Visualization of shocked material instabilities using a fast-framing camera and XFEL four-pulse train

Abstract

Many questions regarding dynamic materials could be answered by using time-resolved ultra-fast imaging techniques to characterize the physical and chemical behavior of materials in extreme conditions and their evolution on the nanosecond scale. In this work, we perform multi-frame phase-contrast imaging (PCI) of micro-voids in low density polymers under laser-driven shock compression. At the Matter in Extreme Conditions (MEC) Instrument at the Linac Coherent Light Source (LCLS), we used a train of four x-ray free electron laser (XFEL) pulses to probe the evolution of the samples. To visualize the void and shock wave interaction, we deployed the Icarus V2 detector to record up to four XFEL pulses, separated by 1-3 nanoseconds. In this work, we image elastic waves interacting with the micro-voids at a pressure of several GPa.

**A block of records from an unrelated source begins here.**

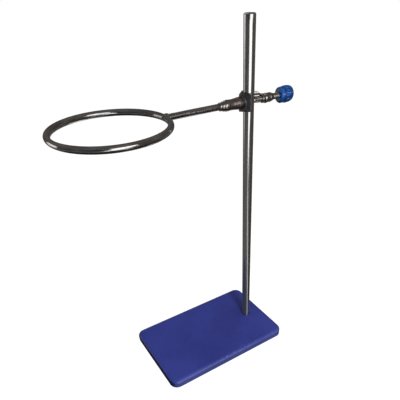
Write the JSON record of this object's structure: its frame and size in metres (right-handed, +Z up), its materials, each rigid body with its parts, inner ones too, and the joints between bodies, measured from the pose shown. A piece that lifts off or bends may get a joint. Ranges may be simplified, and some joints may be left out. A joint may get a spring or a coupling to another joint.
{
  "type": "retort stand",
  "caption": "Laboratory retort stand: a round steel rod upright in a rectangular base plate, with a ring on an open-sided clamp that slides along the rod and is locked by a lobed knob.",
  "frame": {"origin": "the rod's axis at the bench surface, under the feet", "axes": "+Z up along the rod; +X points away from the ring, from the rod towards the knob, so the base plate and ring reach towards -X; the clamp's open side faces -Y"},
  "size_m": [0.273, 0.13, 0.39],
  "materials": {
    "base_paint": "semi-gloss indigo paint on cast iron",
    "foot_rubber": "matt",
    "zinc_fixings": "bright zinc plate",
    "rod_steel": "polished along the rod",
    "clamp_plating": "chrome plate on a casting",
    "ring_plating": "chrome plate",
    "screw_steel": "bright plated",
    "knob_plastic": "gloss blue moulding"
  },
  "bodies": {
    "base": {"base_casting": "base_paint", "rubber_feet": "foot_rubber", "foot_washers": "zinc_fixings", "foot_screws": "zinc_fixings", "spring_washer": "zinc_fixings", "rod_nut": "zinc_fixings"},
    "rod": {"support_rod": "rod_steel"},
    "clamp": {"clamp_boss": "clamp_plating", "ring_stem": "ring_plating", "ring_hoop": "ring_plating", "hoop_weld": "ring_plating"},
    "clamp_screw": {"clamp_screw": "screw_steel"},
    "knob": {"knob": "knob_plastic"}
  },
  "joints": [
    {"name": "clamp_swivel", "type": "hinge", "parent": "base", "child": "rod", "pos_m": [0, 0, 0.013], "axis": [0, 0, 1], "continuous": true},
    {"name": "clamp_slide", "type": "slide", "parent": "rod", "child": "clamp", "axis": [0, 0, 1], "range_m": [-0.285, 0.055]},
    {"name": "screw_advance", "type": "slide", "parent": "clamp", "child": "clamp_screw", "axis": [1, 0, 0], "range_m": [0, 0.01]},
    {"name": "knob_turn", "type": "hinge", "parent": "clamp_screw", "child": "knob", "pos_m": [0.0502, 0, 0.32], "axis": [1, 0, 0], "range_deg": [0, 3600]}
  ],
  "couplings": [
    {"joint": "knob_turn", "follows": "screw_advance", "rad_per_m": 6283.2}
  ]
}
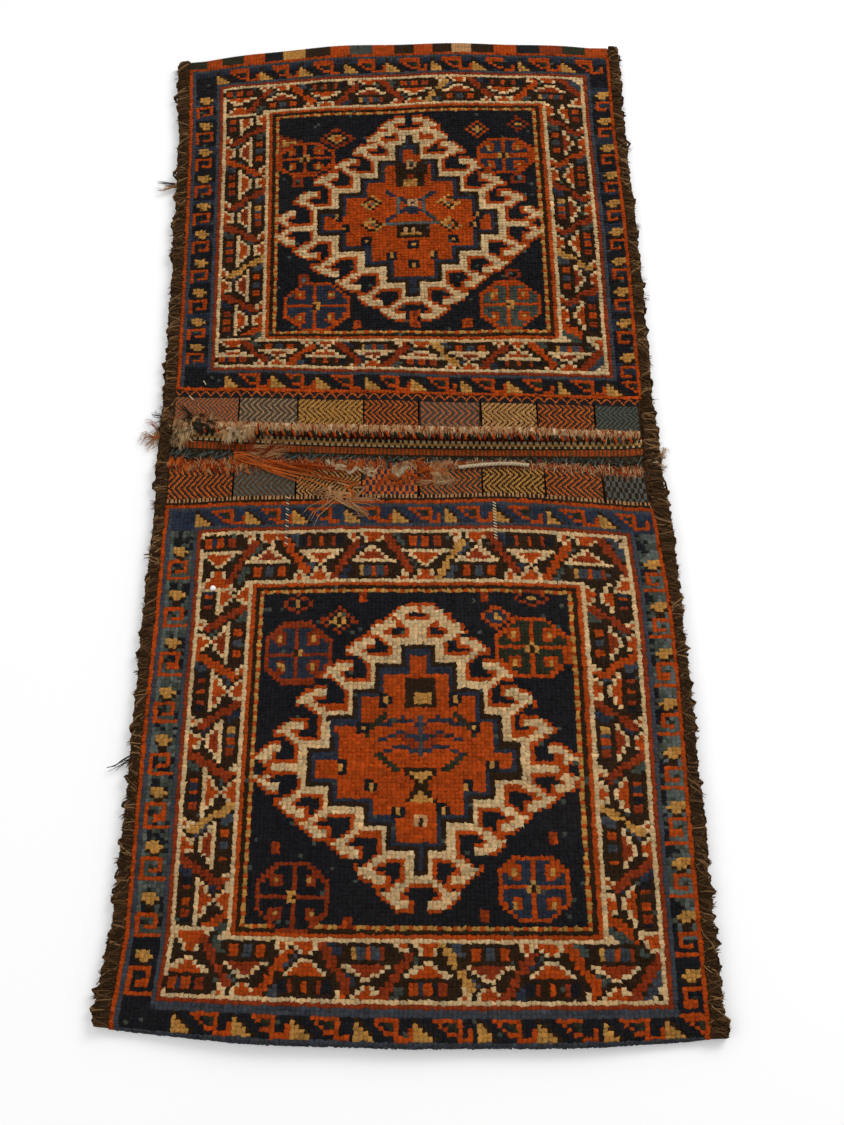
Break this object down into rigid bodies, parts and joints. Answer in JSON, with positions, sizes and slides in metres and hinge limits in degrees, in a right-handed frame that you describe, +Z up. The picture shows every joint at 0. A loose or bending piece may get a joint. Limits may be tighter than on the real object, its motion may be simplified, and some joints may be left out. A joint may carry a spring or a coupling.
{
  "type": "kilim saddle bag",
  "caption": "Double saddle bag folded from one woven strip: knotted pile pouch faces with hooked medallions, flatwoven back, slit mouths and goat-hair side bindings.",
  "frame": {"origin": "middle of the bag's outer box, on the surface that it lies on", "axes": "+X to the right across the strip, +Y along the strip towards the far pouch, +Z up out of the pouch faces"},
  "size_m": [0.5744, 1.1792, 0.0246],
  "materials": {
    "pile_and_kilim_wool": "knotted and flatwoven wool, matt with a low sheen",
    "goat_hair": "overcast dark goat hair, coarse and tufted",
    "tan_wool": "overcast tan wool, worn",
    "rust_wool": "overcast rust wool, frayed",
    "loop_wool": "braided wool loops",
    "ivory_wool": "undyed wool, fuzzy",
    "orange_wool": "dyed wool yarn, frayed"
  },
  "bodies": {
    "root": {"woven_strip": "pile_and_kilim_wool", "left_side_binding": "goat_hair", "right_side_binding": "goat_hair", "far_mouth_edging": "tan_wool", "near_mouth_edging": "rust_wool", "closing_loop_braid": "loop_wool", "ivory_tuft": "ivory_wool", "pink_tuft": "tan_wool", "near_orange_tuft": "orange_wool", "warp_fringe": "ivory_wool", "orange_tangle": "orange_wool", "wool_ball": "tan_wool", "green_side_loop": "loop_wool", "orange_side_tail": "orange_wool", "ivory_side_tuft": "ivory_wool", "cream_cord": "ivory_wool", "loose_orange_yarn": "orange_wool"}
  },
  "joints": []
}
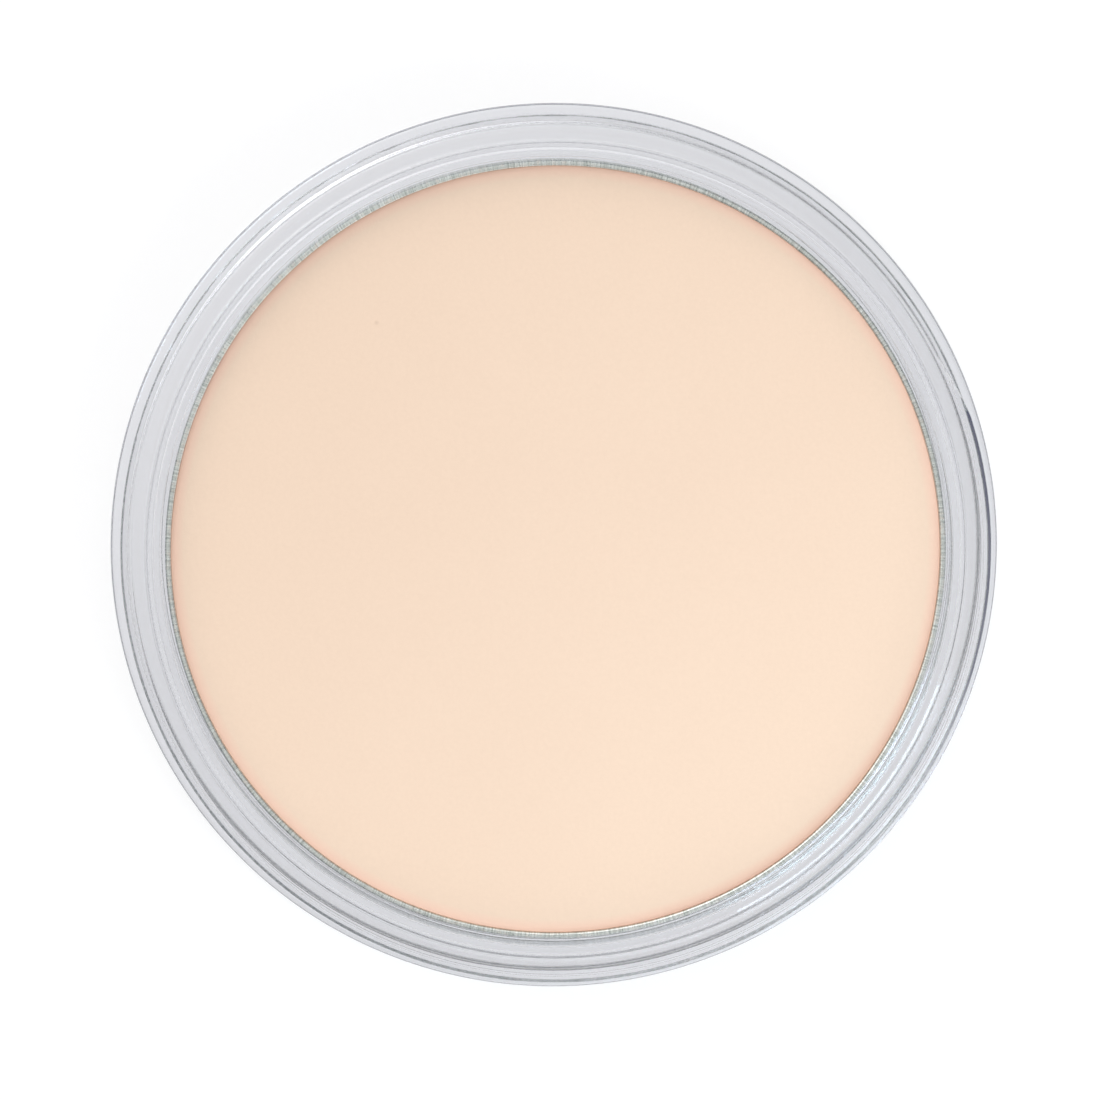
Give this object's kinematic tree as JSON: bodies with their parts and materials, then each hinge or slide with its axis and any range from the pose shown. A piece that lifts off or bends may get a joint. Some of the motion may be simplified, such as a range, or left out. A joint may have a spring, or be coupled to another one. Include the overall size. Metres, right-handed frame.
{
  "type": "screw jar base with pressed colour pan",
  "caption": "Round clear plastic jar base with a screw neck and a foot ring, holding a thin lift-out metal pan pressed full of smooth pale colour; lid not included.",
  "frame": {"origin": "on the jar's axis, at the plane that the foot ring stands on", "axes": "+Z along the jar's axis, out of its mouth; +X is where thread angles are counted from"},
  "size_m": [0.062, 0.062, 0.009],
  "materials": {
    "clear_plastic": "clear polished polystyrene",
    "pan_metal": "drawn sheet, satin",
    "pressed_colour": "pressed pigment powder, matt",
    "adhesive": "removable foam-free tape",
    "label_paper": "blank coated paper"
  },
  "bodies": {
    "jar": {"jar_base": "clear_plastic", "adhesive_ring": "adhesive", "underside_label": "label_paper"},
    "pan": {"pan": "pan_metal", "pressed_cake": "pressed_colour"}
  },
  "joints": [
    {"name": "pan_lift", "type": "slide", "parent": "jar", "child": "pan", "axis": [0, 0, 1], "range_m": [0, 0.012]}
  ]
}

Monitoring how the material’s heterogeneities, like micro-voids, dictate its response to a compressive wave is important for benchmarking the performances of inertial confinement fusion energy materials. For the first time in a single sample, we have combined an ultrafast x-ray framing camera and four XFEL pulse train to create an ultrafast movie of micro-void evolution under laser-driven shock compression. Eventually, we hope this technique will resolve the material density as it evolves dynamically under laser shock compression.